While the current fires in the Gironde appear to have had natural causes, in the middle of last month’s heat wave the French army started a five-day forest fire in the Var region while testing Caesar guns, a 10-metre truck-mounted artillery piece. Eighteen of these guns, which cost €5 million per unit, have been sold to Ukraine as part of France’s support for the NATO-led war against Russia.

Significantly, beyond the impact of the wars, the fuel burned to transport the worlds’ militaries alone accounts for 6 percent of global carbon emissions. EU armies produce 24.8 million tons of CO2 per year, with the French army accounting for over one-third of that total.

Capitalist governments around the world have refused to invest in forest fire prevention methods and proper fire-fighting equipment, which would save hundreds of thousands of hectares of forest every year, billions of euros of destroyed property, and countless human lives. Recent forest fires in Algeria, Portugal and California, which claimed hundreds of lives and destroyed entire towns, have not led to any appreciable change in policy. It is clear that the major world powers are not simply unwilling but unable to mount any effective, globally-coordinated response.
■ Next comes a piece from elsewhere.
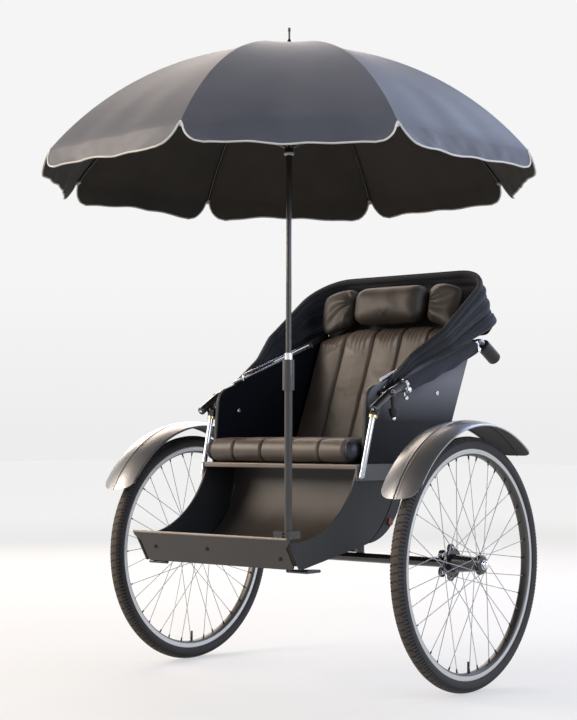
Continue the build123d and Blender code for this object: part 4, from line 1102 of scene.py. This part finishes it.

While they take utterly inadequate actions to combat global warming and protect the population, there is a blank cheque for arms and weaponry to fund NATO’s war with Russia in Ukraine that threatens to escalate into a third World War. The EU collectively spent over €198 billion on its armed forces in 2020. As France spends €41 billion on war and its military machine but neglects vital infrastructure amid global warming, tens of thousands of people are forced to flee their homes from deadly forest fires.